A few examples of current work in the lab:
Co-speech gestures
Chrissy Zlogar, Anna Alsop, Kathryn Davidson
One of the most productive developments of the last several decades of formal pragmatics research has been increasingly sophisticated models of different kinds of meaning that linguistic content can contribute (e.g., whether that content is at-issue or backgrounded, entailed or implicated, etc.). Recently, this type of formal pragmatic analysis has been extended beyond language in the strict sense, to co-speech gesture (Schlenker 2016; Ebert & Ebert 2014, 2016). This is a natural extension, given that co-speech gestures are known to be prosodically integrated with spoken language and have been argued to both contribute to a unified semantic content (McNeill 1992; Kendon 2004; Goldin-Meadow & Brentari 2015); however, not much is known about the factors that affect the acceptability or semantic/pragmatic interpretation of co-speech gestures. In our experimental work, we have been looking at factors affecting the acceptability of certain "iconic" co-speech gestures, focusing on how triviality/duplicating material in the preceding linguistic context, or in the same sentence, affects felicity judgments. Our hope is that these experimental studies will contribute to a larger discussion regarding the semantic, pragmatic, and information structure properties of co-speech gestures, and the practical issues involved in creating appropriate contexts in which to test them via fieldwork or experimentation.
Quantity judgments
Aurore Gonzalez
Quantity judgment tasks (Barner & Snedeker 2005) have been increasingly used across languages as a diagnostic for noun semantics. Based on the answers to the question Who has more NOUN?, researchers have claimed that classifier languages such as Mandarin Chinese make a distinction between count nouns and mass nouns (Schaeffer & Lin 2015, a.o.) and that in Yudja, a Tupi language spoken in Brazil, all nouns are count (Lima 2014). Our goal is to contribute to a better understanding of the crosslinguistic picture by investigating the role played by language in quantity judgment tasks. In particular, we investigate the role played by linguistic cues to atomicity in quantity judgments by conducting experiments in English and in French. Our hope is that having a better understanding of the task will help us to have a better grasp of the crosslinguistic variation. (Characters in feature picture created by Dorothy Ahn.)
Contrastive Inference
Anna Alsop, Laine Stranahan, Kathryn Davidson
Gricean pragmatics predicts that speakers add modifiers to the extent that they are informative. One implication of this pragmatic expectation is the generation of "contrastive inference". Previous studies have shown that if a speaker uses a prenominal modifier (short, big), listeners will infer the existence of similar objects differing along the same scale. We have been investigating these contrastive inferences, asking whether they extend to suprasegmental features (prosodic focus and depictive co-speech gestures), and whether they arise cross-linguistically as well.

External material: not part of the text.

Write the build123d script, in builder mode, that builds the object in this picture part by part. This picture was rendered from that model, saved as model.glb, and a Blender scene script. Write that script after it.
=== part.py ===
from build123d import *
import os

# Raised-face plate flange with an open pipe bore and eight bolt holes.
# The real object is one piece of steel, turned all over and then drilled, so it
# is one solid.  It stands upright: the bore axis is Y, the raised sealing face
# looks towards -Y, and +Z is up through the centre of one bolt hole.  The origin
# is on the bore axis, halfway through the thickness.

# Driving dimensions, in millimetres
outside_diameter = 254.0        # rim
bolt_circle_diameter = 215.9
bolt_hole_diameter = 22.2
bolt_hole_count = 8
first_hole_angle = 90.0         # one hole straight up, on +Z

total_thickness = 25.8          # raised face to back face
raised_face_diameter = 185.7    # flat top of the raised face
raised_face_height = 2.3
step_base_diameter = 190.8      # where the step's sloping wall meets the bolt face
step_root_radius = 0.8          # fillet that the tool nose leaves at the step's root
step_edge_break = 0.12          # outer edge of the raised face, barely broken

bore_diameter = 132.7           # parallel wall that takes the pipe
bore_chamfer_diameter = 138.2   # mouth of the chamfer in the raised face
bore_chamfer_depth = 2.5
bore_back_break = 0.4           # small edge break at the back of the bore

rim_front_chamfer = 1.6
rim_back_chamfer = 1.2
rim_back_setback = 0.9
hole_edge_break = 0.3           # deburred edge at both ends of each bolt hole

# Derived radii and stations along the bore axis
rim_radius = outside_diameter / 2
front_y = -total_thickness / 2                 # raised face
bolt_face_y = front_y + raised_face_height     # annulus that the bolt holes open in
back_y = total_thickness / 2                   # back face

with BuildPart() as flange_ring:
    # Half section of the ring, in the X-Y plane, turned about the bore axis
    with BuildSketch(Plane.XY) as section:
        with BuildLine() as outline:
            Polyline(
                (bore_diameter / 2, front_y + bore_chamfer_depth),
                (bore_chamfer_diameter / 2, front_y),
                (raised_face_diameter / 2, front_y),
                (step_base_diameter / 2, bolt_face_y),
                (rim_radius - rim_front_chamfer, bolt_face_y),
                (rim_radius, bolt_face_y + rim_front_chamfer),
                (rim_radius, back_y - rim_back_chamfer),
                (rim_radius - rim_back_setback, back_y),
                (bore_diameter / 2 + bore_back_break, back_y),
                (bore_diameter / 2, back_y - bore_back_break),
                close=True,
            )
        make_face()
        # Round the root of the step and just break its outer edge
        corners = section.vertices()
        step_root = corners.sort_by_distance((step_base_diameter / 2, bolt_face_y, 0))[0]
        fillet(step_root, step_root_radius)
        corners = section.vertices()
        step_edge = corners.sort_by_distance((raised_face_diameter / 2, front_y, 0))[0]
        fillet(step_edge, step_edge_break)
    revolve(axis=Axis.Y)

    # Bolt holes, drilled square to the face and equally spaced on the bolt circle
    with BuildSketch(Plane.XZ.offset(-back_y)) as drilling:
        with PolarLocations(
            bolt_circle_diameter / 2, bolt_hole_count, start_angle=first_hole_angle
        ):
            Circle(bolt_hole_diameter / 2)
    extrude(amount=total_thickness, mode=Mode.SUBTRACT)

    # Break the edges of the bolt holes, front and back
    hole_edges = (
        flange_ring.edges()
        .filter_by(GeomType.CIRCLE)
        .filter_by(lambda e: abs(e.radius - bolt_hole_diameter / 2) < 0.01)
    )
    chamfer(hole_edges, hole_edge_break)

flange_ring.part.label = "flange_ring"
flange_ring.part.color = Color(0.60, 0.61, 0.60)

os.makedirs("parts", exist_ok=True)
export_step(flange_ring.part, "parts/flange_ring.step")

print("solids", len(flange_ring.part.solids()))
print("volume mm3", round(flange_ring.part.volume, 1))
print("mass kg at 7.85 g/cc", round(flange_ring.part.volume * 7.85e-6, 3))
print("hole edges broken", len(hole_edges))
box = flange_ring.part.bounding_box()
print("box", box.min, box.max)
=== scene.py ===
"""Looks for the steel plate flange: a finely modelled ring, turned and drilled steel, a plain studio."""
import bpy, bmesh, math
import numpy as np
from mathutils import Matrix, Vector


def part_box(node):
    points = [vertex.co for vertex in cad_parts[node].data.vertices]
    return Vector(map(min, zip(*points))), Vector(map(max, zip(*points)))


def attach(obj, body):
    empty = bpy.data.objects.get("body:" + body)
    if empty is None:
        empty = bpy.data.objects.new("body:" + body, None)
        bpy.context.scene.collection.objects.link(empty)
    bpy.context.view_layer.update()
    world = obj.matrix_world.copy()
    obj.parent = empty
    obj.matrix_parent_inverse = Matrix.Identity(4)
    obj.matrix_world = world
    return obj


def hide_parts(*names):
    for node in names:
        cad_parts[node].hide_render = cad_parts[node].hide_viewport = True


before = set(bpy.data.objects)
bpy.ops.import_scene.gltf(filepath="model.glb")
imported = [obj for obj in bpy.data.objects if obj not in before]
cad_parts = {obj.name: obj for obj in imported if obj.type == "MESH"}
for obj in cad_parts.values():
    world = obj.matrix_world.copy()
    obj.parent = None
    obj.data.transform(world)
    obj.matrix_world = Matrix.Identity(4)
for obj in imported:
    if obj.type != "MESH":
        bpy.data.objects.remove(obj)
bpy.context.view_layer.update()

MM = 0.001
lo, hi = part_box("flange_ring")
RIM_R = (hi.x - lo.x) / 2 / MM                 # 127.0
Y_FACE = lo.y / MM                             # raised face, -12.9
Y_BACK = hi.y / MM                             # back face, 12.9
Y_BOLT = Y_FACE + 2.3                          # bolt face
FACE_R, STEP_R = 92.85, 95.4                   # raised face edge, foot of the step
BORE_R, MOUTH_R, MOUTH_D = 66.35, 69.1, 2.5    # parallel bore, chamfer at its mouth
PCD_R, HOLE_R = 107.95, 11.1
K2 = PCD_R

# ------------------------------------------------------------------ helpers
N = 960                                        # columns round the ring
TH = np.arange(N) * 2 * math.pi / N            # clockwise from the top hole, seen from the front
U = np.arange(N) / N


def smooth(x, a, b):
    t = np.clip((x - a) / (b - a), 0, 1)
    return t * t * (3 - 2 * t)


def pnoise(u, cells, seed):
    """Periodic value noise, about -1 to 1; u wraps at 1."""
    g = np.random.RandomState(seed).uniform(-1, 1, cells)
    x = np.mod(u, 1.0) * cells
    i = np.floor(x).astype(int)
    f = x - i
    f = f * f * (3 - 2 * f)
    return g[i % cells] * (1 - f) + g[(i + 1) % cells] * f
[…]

Experimental approaches to NPI intervention
Alex Klapheke
My research uses experimental methods to investigate negative polarity items such as ever and yet, which are only acceptable in certain environments, such as the if-clause, but not the then-clause, of a conditional sentence. In particular, I am looking at how their licensing is blocked by different elements in different languages. This data can be used to inform theories of how NPIs are blocked in general, and ultimately help uncover the mystery of why negative polarity items exist in languages at all.

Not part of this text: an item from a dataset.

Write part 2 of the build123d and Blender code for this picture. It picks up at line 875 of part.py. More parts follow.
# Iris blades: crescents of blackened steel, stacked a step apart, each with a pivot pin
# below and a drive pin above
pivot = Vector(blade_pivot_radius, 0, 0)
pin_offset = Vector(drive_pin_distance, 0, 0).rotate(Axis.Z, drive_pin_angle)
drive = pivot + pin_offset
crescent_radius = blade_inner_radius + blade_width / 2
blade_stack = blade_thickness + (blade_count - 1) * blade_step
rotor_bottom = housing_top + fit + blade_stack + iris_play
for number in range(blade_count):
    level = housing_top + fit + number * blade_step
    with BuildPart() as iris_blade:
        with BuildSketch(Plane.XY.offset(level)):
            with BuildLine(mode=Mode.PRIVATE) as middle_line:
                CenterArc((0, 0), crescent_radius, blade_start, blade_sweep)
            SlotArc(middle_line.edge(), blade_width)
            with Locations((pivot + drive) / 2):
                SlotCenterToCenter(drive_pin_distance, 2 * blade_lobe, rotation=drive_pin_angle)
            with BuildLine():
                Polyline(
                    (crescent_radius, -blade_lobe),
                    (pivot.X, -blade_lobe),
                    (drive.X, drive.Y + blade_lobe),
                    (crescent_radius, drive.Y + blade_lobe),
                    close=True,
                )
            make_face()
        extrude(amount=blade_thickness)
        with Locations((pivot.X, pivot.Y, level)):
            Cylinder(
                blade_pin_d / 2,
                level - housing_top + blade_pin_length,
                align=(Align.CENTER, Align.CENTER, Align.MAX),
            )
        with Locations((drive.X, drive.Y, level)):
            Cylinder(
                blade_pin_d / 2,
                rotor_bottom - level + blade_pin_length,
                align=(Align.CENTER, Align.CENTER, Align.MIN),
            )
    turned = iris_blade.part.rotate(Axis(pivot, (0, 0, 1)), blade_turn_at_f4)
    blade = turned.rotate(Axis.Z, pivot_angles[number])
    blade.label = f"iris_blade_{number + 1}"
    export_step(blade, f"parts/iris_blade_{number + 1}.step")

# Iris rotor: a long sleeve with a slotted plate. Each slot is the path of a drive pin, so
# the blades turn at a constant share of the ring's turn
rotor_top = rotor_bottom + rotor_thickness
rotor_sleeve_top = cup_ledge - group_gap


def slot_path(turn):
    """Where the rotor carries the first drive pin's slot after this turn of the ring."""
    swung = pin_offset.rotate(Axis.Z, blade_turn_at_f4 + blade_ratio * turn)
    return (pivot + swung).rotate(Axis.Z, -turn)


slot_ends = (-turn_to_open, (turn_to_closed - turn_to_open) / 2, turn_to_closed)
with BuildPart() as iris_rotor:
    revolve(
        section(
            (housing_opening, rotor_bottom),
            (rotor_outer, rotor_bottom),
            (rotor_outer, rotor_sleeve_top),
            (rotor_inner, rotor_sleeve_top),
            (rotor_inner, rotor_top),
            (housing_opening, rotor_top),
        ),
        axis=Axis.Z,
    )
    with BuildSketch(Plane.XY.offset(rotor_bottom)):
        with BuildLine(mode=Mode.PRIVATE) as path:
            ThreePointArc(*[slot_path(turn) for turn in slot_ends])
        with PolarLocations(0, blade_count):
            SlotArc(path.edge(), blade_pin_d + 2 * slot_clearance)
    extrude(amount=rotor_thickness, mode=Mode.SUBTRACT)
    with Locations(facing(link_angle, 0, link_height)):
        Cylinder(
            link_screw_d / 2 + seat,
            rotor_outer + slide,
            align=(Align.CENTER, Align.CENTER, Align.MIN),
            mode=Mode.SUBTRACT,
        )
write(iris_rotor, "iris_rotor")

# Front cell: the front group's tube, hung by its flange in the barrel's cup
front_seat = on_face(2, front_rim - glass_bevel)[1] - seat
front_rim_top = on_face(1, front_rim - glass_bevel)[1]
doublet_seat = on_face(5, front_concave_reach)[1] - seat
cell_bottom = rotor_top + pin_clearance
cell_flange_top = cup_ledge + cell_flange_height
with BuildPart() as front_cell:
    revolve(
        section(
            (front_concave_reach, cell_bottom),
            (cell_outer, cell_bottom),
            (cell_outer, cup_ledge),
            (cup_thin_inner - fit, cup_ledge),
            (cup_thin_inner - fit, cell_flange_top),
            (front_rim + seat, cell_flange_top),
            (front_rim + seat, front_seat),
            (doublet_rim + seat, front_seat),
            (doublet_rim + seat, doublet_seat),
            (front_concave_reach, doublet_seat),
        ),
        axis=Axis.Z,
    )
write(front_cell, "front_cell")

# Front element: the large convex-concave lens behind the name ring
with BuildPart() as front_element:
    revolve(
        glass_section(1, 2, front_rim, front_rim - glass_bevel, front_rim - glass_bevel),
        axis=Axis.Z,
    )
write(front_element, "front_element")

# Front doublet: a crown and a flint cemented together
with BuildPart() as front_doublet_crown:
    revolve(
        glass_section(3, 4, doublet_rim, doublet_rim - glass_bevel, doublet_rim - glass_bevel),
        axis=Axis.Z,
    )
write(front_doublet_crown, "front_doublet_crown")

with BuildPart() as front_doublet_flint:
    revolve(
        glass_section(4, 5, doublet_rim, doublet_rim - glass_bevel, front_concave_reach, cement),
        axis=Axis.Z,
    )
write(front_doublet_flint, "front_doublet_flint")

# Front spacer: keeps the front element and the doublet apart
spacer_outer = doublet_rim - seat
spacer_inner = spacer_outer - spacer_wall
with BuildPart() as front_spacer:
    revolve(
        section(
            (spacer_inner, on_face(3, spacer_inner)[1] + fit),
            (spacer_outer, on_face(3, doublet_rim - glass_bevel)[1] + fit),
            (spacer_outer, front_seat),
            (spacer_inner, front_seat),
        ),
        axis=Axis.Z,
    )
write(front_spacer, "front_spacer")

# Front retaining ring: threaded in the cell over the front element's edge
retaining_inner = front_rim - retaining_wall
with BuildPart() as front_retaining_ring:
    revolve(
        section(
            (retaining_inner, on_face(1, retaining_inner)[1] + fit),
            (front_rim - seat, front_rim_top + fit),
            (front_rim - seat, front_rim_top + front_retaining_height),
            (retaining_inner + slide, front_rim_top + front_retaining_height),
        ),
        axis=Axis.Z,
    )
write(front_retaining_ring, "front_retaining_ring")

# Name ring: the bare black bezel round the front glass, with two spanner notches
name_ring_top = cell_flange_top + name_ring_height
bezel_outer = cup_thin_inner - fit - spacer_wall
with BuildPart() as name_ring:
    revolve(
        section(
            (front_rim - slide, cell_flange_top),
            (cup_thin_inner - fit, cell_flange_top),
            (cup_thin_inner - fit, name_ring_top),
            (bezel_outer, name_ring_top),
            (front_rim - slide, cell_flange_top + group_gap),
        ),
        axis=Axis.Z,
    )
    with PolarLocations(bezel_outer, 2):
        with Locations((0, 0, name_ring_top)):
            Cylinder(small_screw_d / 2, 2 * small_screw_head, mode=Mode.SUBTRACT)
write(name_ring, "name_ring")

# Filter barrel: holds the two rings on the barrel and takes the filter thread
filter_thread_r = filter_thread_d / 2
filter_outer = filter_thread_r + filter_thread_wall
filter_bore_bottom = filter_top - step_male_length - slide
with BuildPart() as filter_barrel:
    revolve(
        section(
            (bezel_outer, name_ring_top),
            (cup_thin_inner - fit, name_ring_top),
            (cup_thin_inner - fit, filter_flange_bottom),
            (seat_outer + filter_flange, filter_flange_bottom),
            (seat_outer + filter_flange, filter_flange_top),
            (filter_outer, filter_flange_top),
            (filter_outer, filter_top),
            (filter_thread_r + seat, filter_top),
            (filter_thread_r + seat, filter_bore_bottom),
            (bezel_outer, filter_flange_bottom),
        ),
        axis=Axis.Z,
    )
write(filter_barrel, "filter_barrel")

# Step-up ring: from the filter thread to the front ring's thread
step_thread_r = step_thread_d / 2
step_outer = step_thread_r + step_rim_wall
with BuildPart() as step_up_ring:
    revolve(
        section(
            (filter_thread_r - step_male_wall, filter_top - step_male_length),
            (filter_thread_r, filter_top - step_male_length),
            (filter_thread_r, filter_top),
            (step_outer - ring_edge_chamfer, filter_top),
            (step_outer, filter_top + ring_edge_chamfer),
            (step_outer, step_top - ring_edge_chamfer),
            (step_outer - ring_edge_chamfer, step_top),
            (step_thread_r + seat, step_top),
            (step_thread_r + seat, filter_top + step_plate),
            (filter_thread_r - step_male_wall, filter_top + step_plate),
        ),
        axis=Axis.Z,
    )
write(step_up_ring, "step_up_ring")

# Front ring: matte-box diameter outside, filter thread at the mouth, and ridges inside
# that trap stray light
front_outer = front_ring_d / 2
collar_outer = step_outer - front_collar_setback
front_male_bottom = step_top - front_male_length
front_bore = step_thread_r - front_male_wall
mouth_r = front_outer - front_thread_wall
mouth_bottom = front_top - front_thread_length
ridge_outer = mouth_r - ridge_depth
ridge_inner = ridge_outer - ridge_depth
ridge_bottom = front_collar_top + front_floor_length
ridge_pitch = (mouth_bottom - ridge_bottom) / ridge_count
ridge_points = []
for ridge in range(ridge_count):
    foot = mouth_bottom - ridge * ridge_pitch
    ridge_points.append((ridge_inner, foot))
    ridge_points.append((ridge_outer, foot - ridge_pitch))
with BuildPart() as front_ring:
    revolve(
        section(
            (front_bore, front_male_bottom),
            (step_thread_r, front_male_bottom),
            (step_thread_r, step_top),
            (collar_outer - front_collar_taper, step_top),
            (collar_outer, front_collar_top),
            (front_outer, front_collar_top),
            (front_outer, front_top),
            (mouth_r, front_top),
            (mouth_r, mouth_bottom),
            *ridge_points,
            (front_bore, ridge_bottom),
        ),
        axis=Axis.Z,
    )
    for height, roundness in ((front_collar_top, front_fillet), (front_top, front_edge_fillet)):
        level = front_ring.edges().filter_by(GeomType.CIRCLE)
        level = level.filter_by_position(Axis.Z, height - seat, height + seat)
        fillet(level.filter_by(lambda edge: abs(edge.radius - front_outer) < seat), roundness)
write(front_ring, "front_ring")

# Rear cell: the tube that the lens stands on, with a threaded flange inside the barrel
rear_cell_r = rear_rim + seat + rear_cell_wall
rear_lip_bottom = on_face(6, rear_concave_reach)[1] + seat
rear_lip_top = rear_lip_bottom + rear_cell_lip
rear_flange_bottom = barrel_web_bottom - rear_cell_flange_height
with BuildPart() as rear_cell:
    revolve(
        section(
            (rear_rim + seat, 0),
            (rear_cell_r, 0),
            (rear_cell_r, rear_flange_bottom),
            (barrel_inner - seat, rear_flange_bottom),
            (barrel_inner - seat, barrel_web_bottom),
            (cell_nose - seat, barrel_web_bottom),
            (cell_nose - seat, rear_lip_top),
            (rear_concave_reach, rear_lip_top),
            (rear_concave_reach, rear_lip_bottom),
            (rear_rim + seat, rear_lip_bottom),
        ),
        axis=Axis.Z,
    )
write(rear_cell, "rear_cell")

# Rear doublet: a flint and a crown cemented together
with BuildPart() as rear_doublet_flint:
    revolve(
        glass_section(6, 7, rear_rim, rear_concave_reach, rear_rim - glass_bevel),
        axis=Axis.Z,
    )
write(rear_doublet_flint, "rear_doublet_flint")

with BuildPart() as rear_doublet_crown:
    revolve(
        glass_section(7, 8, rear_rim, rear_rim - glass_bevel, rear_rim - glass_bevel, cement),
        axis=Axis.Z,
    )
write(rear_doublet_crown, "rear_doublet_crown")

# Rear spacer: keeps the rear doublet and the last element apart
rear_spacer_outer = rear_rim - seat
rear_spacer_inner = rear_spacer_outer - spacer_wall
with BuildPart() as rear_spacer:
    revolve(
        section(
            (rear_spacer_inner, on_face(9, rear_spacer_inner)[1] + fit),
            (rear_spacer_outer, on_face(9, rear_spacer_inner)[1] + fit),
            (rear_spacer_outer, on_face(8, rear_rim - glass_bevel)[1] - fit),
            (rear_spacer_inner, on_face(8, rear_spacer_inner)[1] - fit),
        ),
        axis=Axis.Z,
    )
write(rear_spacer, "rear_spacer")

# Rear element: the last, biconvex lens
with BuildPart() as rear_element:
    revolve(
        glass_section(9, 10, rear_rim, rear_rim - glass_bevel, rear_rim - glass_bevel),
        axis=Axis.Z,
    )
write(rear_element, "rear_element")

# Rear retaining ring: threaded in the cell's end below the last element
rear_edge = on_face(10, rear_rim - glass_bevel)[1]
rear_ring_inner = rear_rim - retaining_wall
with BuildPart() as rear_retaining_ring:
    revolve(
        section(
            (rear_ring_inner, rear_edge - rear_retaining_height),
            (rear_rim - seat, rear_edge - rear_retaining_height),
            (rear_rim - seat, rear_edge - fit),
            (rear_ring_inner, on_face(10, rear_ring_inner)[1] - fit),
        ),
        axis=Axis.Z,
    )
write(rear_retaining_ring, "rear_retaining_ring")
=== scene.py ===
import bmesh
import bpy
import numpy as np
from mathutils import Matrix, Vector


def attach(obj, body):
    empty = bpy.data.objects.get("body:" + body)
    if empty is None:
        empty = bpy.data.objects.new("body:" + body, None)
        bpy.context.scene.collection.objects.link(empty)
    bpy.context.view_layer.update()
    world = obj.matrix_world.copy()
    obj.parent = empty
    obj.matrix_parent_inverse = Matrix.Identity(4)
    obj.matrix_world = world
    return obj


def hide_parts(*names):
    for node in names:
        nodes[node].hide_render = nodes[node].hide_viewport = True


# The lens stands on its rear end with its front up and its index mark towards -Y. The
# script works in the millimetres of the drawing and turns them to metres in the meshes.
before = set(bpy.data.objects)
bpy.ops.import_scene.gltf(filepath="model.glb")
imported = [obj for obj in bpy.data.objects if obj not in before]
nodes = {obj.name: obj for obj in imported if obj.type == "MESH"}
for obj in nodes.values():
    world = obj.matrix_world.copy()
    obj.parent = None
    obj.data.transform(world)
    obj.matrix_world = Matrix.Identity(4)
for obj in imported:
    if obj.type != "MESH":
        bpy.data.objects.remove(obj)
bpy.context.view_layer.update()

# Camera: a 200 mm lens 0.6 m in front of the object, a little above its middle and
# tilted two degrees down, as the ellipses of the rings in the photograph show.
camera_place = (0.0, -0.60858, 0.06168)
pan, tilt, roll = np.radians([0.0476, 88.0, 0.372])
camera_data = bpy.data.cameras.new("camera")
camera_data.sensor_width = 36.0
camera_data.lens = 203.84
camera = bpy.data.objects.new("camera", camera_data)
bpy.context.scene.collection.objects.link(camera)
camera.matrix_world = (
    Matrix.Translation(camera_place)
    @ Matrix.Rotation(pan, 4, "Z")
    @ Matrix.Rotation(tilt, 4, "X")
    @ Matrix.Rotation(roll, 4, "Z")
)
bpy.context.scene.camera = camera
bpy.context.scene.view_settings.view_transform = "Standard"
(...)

Anaphors and exophors across languages
Dorothy Ahn
Pronouns and demonstratives can have anaphoric and exophoric uses. While the anaphoric use has been discussed extensively, the exophoric use has not received much attention. In this project, we are looking at how languages differentiate anaphoric and exophoric uses, and what the role of the pointing gesture is in this distinction. So far we have experimental studies on English and Korean, and we are currently planning an ASL version of the study. From this we hope to gain a better understanding of pronouns and their relationship to other referential elements like demonstrative and definite descriptions.
Testing a PPI analysis of superlative-modified numerals
Teodora Mihoc and Kathryn Davidson
Superlative-modified numerals (SMs; at least/most three) differ in a number of ways from comparative-modified numerals (CMs; more/less than three). One of the alleged contrasts regards the fact that SMs but not CMs are antilicensed under negation (I don't have more than three / *at least three diamonds), although they are on a par in other downward-entailing environments such as the antecedent of a conditional/restriction of a universal (If you have more than three/at least three diamonds, you win / Everyone who has more than three/at least three diamonds wins). Such a pattern is more generally characteristic of PPIs. However, PPIs typically exhibit one more property: if embedded under negation, they improve when further embedded in an additional downward-entailing (DE) environment (rescuing). We tested to see if SMs exhibited all these patterns and can thus be argued to differ from CMs as we would expect if they were indeed PPIs. Our first experiment confirmed the (anti)licensing pattern of SMs but did not find support for rescuing. We conducted two more experiments to investigate this further.